Economist Joel Naroff has again taken honors as the nation's top economic forecaster, as judged by his peers in the National Association of Business Economics.

Economist Joel Naroff has again taken honors as the nation's top economic forecaster, as judged by his peers in the National Association of Business Economics.

Naroff, of Holland, Bucks County, reads entrails and issues prognostications for David Kotok's Cumberland Advisors; Metro and Susquehanna Banks; eMoney Advisors; and Ahold USA (it owns the Carlisle-based Giant supermarket chain), among other clients.

Naroff last copped NABE's top Outlook Award in 2007 for calling the housing collapse.

So what's ahead? Naroff has lately been warning clients about "disturbing" increases in rent, food, clothing, and tuition.

"There is little reason to think food costs will ease," as foreign demand keeps growing, Naroff wrote. "Core prices are on the rise."

That's especially a problem, he says, because Ben S. Bernanke, chairman of the Federal Reserve (over dissent from Charles I. Plosser, president of the Philadelphia Federal Reserve Bank, and other inflation hawks), has been betting on two years of steady prices to help support its low-interest-rate policy.

As prices rise, Naroff wonders if the Fed's one remaining weapon, cheap money, will be enough to persuade employers to hire and restart the economy, without further government action.

Try again

Dough Nuts for Doughnuts, the Philadelphia-area franchisee for Krispy Kreme, opened its first South Jersey store on Haddon Avenue at the Collingswood-Westmont border this week.

Krispy is moving back into the Northeast, after an abortive expansion in the 2000s, even as archrival Dunkin' Donuts, fresh from an initial public stock offering, adds stores in the South, Krispy's gooey heartland.

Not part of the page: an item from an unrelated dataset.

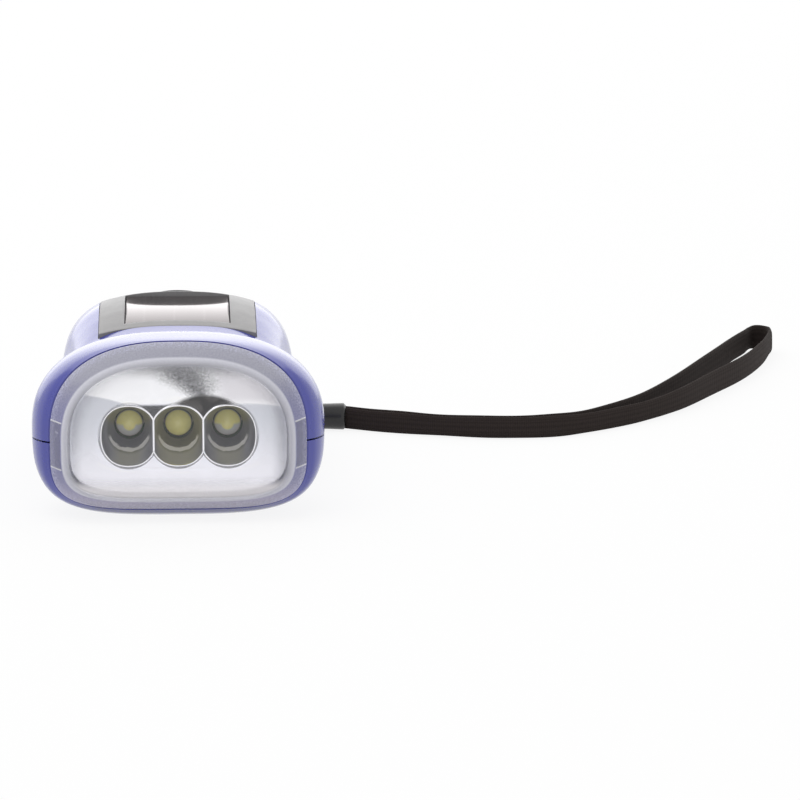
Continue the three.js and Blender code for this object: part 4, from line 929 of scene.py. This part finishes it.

Dough Nuts' owners, cousins Keith Morgan, an heir to the Aamco Transmission family fortune, and Brian Zaslow, a former Aramark executive, opened their first store last year at a former Popeyes Fried Chicken site in Philadelphia's Fox Chase section, and then another in Center City.

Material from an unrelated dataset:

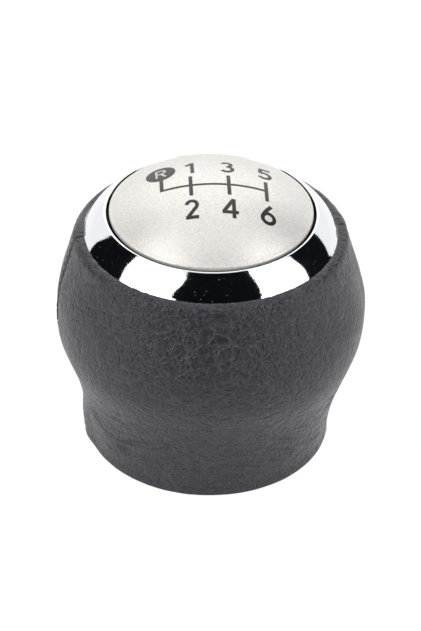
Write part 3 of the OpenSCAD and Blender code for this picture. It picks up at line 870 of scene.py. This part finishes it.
class KNOB_OT_threaded_insert(bpy.types.Operator):
    """Make the brass insert with its cut thread and knurl"""
    bl_idname = "knob.threaded_insert"
    bl_label = "Threaded insert"

    def execute(self, context):
        trim = settings()[1]
        low, high, r = INSERT_LOW.z, INSERT_HIGH.z, INSERT_HIGH.x
        cols, chamfer = 192, 0.9
        flutes, flute_depth, groove_depth = 24, 0.35, 0.5
        thread_height, thread_fade = 0.68, 1.5
        turn = np.arange(cols)[None, :] * 2 * math.pi / cols
        still = 0 * turn
        knurl = flute_depth * np.clip(np.cos(flutes * turn), 0, 1) ** 0.7
        length = high - low
        grooves = [share * length / 3 + k for share in (1, 2) for k in (-0.6, -0.59, 0.59, 0.6)]
        z_out = [low + t for t in (0.01, 1.9, 2.0, *grooves, length - 2, length - 1.9, length)]
        kinds = [0, 0, 1, 1, 2, 2, 1, 1, 2, 2, 1, 1, 0, 0]  # 0 plain, 1 knurled, 2 a groove
        outer = []
        for z, kind in zip(z_out, kinds):
            row_r = r - knurl * (kind == 1) - groove_depth * (kind == 2)
            outer.append(np.stack([row_r + still, z + still], -1))
        end = low + trim.thread_depth
        axis_r, crest = 0.01, trim.thread_minor_r
        inner = [np.stack([axis_r + still, end + still], -1)]
        for z in np.linspace(end, low + chamfer, 110):
            phase = (z / trim.thread_pitch - turn / (2 * math.pi)) % 1
            cut = rise(0.12, 0.5, np.abs(phase - 0.5)) * rise(end, end - thread_fade, z)
            inner.append(np.stack([crest + thread_height * cut, z + still], -1))
        inner.append(np.stack([crest + chamfer + still, low + still], -1))
        top = [np.stack([axis_r + still, high + still], -1)]
        grid = np.concatenate([*outer, *top, *inner], axis=0)
        far, z = grid[..., 0], grid[..., 1]
        points = np.stack([far * np.cos(turn), far * np.sin(turn), z], -1)
        faces = grid_faces(len(points), cols, True, True)
        points = points.reshape(-1, 3)
        insert = make_piece("threaded_insert_cut", points, faces, turned_brass(), 50)
        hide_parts("threaded_insert")
        return {"FINISHED"}


class KNOB_OT_core(bpy.types.Operator):
    """Finish the moulded core, base plate, foam sleeve and screws"""
    bl_idname = "knob.core"
    bl_label = "Core and screws"

    def execute(self, context):
        nylon = moulded_nylon()
        for node in ("core_lower", "core_upper", "base_plate"):
            dress(node, nylon)
        dress("foam_sleeve", foam("open_cell_foam", "6B6B66", 0.5))
        steel = zinc_plated_steel()
        for node in ("core_screws", "base_screws"):
            dress(node, steel)
        return {"FINISHED"}


# Studio


SOFTBOX_AWAY = 0.63  # metres
FLAG_AWAY = 0.55  # metres
# Cloth flags round the knob: rows of elevation, left azimuth and right azimuth in degrees, and
# the distance in metres where it isn't FLAG_AWAY
FLAGS = {
    "front_flag": ((8, -35, 45), (30, -33, 46), (45, -29, 49), (60, -31, 54), (72, -40, 70)),
    "front_table_cloth": ((-9.5, -34, 38, 0.12), (-6.7, -34, 40, 0.17), (-2.0, -31, 45, 0.53)),
    "left_flag": (
        (-2, -121, -77), (17, -120, -80), (30, -121, -84), (45, -123, -91), (57, -125, -100)),
    "right_flag": ((-2, 118, 86), (15, 124, 90), (30, 133, 93), (45, 140, 98), (60, 144, 99)),
}


def studio_direction(azimuth, elevation):
    """Unit vector to a place in the studio; azimuth 0 is the camera's side, 90 is to its right."""
    a, e = math.radians(azimuth), math.radians(elevation)
    return Vector((math.sin(a) * math.cos(e), -math.cos(a) * math.cos(e), math.sin(e)))


def facing(place, aim):
    """Matrix of something at a place whose -Z looks at an aim."""
    return Matrix.Translation(place) @ (aim - place).to_track_quat("-Z", "Y").to_matrix().to_4x4()


def flag_cloth():
    """Black cotton velour of a studio flag: it takes nearly all light and has no gloss."""
    material, tree, _ = new_material("black_cotton_velour")
    cloth = add_node(tree, "ShaderNodeBsdfDiffuse", {"Color": (*linear("1B1C20"), 1)})[0]
    add_node(tree, "ShaderNodeOutputMaterial", {"Surface": cloth})
    return material


def flag(name, rows, cloth, aim, swing):
    """A bent cloth flag round the knob, from rows as in FLAGS."""
    cols = 13
    points = []
    for elevation, left, right, *nearer in rows:
        away = nearer[0] if nearer else FLAG_AWAY
        for azimuth in np.linspace(left, right, cols):
            points.append(away * studio_direction(swing + azimuth, elevation))
    mesh = bpy.data.meshes.new(name)
    mesh.from_pydata(points, [], grid_faces(len(rows), cols, False, False))
    mesh.materials.append(cloth)
    made = bpy.data.objects.new(name, mesh)
    made.location = aim
    made.visible_camera = False
    bpy.context.scene.collection.objects.link(made)


def ray_shares(tree):
    """Shares that are 1 for what the camera sees itself, and for what mirrors and glass show."""
    path = add_node(tree, "ShaderNodeLightPath")
    mirror = maths(tree, "MAXIMUM", path["Is Glossy Ray"], path["Is Transmission Ray"])
    return path["Is Camera Ray"], mirror


class KNOB_OT_studio(bpy.types.Operator):
    """Set up the ground, surroundings, lamps, flags and camera"""
    bl_idname = "knob.studio"
    bl_label = "Studio"

    def execute(self, context):
        studio = settings()[2]
        scene = context.scene
        scene.view_settings.view_transform = "Standard"
        swing = -studio.swing
        aim = Vector((0, 0, studio.aim_z * MM))
        self.add_ground(scene)
        self.add_world(scene, studio)
        side_size, back_size = (0.86, 0.72), (0.8, 0.5)
        for side in (-66, 66):
            self.add_lamp(scene, "side_softbox", swing + side, 34, side_size, studio.softbox, aim)
        self.add_lamp(scene, "back_softbox", swing + 180, 40, back_size, studio.back_box, aim)
        cloth = flag_cloth()
        for name, rows in FLAGS.items():
            flag(name, rows, cloth, aim, swing)
        self.add_camera(scene, studio, aim)
        return {"FINISHED"}

    def add_lamp(self, scene, name, azimuth, elevation, size_m, watts, aim):
        """A softbox that faces the knob."""
        lamp = bpy.data.lights.new(name, "AREA")
        lamp.shape = "RECTANGLE"
        lamp.size, lamp.size_y = size_m
        lamp.energy = watts
        box = bpy.data.objects.new(name, lamp)
        box.matrix_world = facing(aim + SOFTBOX_AWAY * studio_direction(azimuth, elevation), aim)
        box.visible_camera = False
        scene.collection.objects.link(box)

    def add_ground(self, scene):
        """White acrylic ground: it glows white to the camera, and a share takes the soft shadow."""
        reach, glow_share, glow_strength = 3, 0.75, 1.27
        corners = [(-1, -1), (1, -1), (1, 1), (-1, 1)]
        mesh = bpy.data.meshes.new("ground")
        mesh.from_pydata([(x * reach, y * reach, 0) for x, y in corners], [], [(0, 1, 2, 3)])
        material, tree, _ = new_material("white_acrylic_sheet")
        lit = maths(tree, "MULTIPLY", maths(tree, "MAXIMUM", *ray_shares(tree)), glow_share)
        plain = add_node(tree, "ShaderNodeBsdfDiffuse", {"Color": (0.5, 0.5, 0.5, 1)})[0]
        light = {"Color": (1, 1, 1, 1), "Strength": glow_strength}
        glow = add_node(tree, "ShaderNodeEmission", light)[0]
        mixed = add_node(tree, "ShaderNodeMixShader", {0: lit, 1: plain, 2: glow})[0]
        add_node(tree, "ShaderNodeOutputMaterial", {"Surface": mixed})
        mesh.materials.append(material)
        ground = bpy.data.objects.new("ground", mesh)
        ground.location.z = -0.02 * MM
        scene.collection.objects.link(ground)

    def add_world(self, scene, studio):
        """White surroundings: full white to the camera and in reflections, softer as light."""
        world = bpy.data.worlds.new("white_cove")
        world.use_nodes = True
        tree = world.node_tree
        tree.nodes.clear()
        camera, mirror = ray_shares(tree)
        shown = remap(tree, mirror, 0.0, 1.0, studio.sky, 1.0)
        strength = maths(tree, "MAXIMUM", shown, camera)
        light = {"Color": (1, 1, 1, 1), "Strength": strength}
        sky = add_node(tree, "ShaderNodeBackground", light)[0]
        add_node(tree, "ShaderNodeOutputWorld", {"Surface": sky})
        scene.world = world

    def add_camera(self, scene, studio, aim):
        """Camera at the photograph's angle."""
        data = bpy.data.cameras.new("camera")
        data.sensor_width = SENSOR_MM
        data.lens = studio.lens
        data.clip_start, data.clip_end = 0.01, 50
        camera = bpy.data.objects.new("camera", data)
        place = aim + studio.distance * MM * studio_direction(-studio.swing, studio.elevation)
        look = facing(place, aim)
        shift = look.to_3x3() @ Vector((studio.aim_right, studio.aim_up, 0)) * MM
        roll = Matrix.Rotation(math.radians(studio.roll), 4, "Z")
        camera.matrix_world = Matrix.Translation(shift) @ look @ roll
        scene.collection.objects.link(camera)
        scene.camera = camera


class KNOB_PT_panel(bpy.types.Panel):
    """Lists the steps of dressing the knob and its settings"""
    bl_idname = "KNOB_PT_panel"
    bl_label = "Gear Shift Knob"
    bl_space_type = "VIEW_3D"
    bl_region_type = "UI"
    bl_category = "Knob"

    def draw(self, context):
        for step in STEPS:
            self.layout.operator(step.bl_idname)
        for group in settings():
            box = self.layout.box()
            for name in group.__annotations__:
                box.prop(group, name)


STEPS = (
    KNOB_OT_leather_cover, KNOB_OT_seam_threads, KNOB_OT_chrome_ring, KNOB_OT_shift_cap,
    KNOB_OT_shift_pattern, KNOB_OT_threaded_insert, KNOB_OT_core, KNOB_OT_studio,
)
GROUPS = {"knob_cover": KnobCover, "knob_trim": KnobTrim, "knob_studio": KnobStudio}


def register():
    for item in (*GROUPS.values(), *STEPS, KNOB_PT_panel):
        bpy.utils.register_class(item)
    for name, group in GROUPS.items():
        setattr(bpy.types.Scene, name, PointerProperty(type=group))


def unregister():
    for name in GROUPS:
        delattr(bpy.types.Scene, name)
    for item in (KNOB_PT_panel, *STEPS, *GROUPS.values()):
        bpy.utils.unregister_class(item)


def main():
    register()
    bpy.ops.knob.studio()
    bpy.ops.knob.leather_cover()
    bpy.ops.knob.seam_threads()
    bpy.ops.knob.chrome_ring()
    bpy.ops.knob.shift_cap()
    bpy.ops.knob.shift_pattern()
    bpy.ops.knob.threaded_insert()
    bpy.ops.knob.core()


if __name__ == "__main__":
    main()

Instead of the glazed-doughnut, assembly-line-oriented emporia Krispy tried last time, the cousins are implementing Krispy's new "hub-and-spoke" arrangement, with a central bakery in Fox Chase and smaller neighborhood stores with mini-production lines to finish a longer list of baked goods. Their stores offer a longer menu, with bagels and muffins and cookies, and drinks, especially coffees, which had been one of Dunkin's advantages.

"It's new for Krispy Kreme," Morgan said. "We have the broadest offerings of any of Krispy Kreme's 600 stores. At first [the chain] was a little skeptical," but "we sold 100,000 doughnuts the first week" at the Center City store, and the initial Collingswood lines stretched down the block.

"We expect our stores to average at least $1 million a year," Morgan said, boosting profit margins toward 20 percent, which he says would rival competing franchise chains such as Panera Bread and Einstein Bros. Bagels.

Zaslow is experimenting with Twitter and installing free wireless (it's cheaper than hooking up Comcast or satellite TV, he says) Internet service. Zaslow has hired his old Haverford School friend Jimmy Rudofker (whose family founded After Six, the old menswear line) as general manager.

"We're working seven days," Zaslow said. "There's still hundreds of thousands of people in the Philadelphia area who have never eaten a Krispy Kreme doughnut. But this is the future."

Foreclosing history

The landmark General Lafayette Inn on Germantown Pike in Lafayette Hill is among properties listed for Montgomery County sheriff's sale next Wednesday unless its owners, Barren Hill Holdings and Christopher W. Leonard, or its would-be buyers, the nonprofit Bridge Foundation and Nancy Marcus Newman, can raise the $1.1 million owed to Sovereign Bank, plus costs, or some other acceptable price.

The inn prospered as a dining venue as recently as the early 2000s under then-owner Michael McGlynn. Marcus Newman, a former corporate lawyer, has sketched ambitious plans for education, organic farming, and food service at the site but has been unable to raise funding. She says she's asking the bank to consider another extension. Sovereign has already given one month's grace.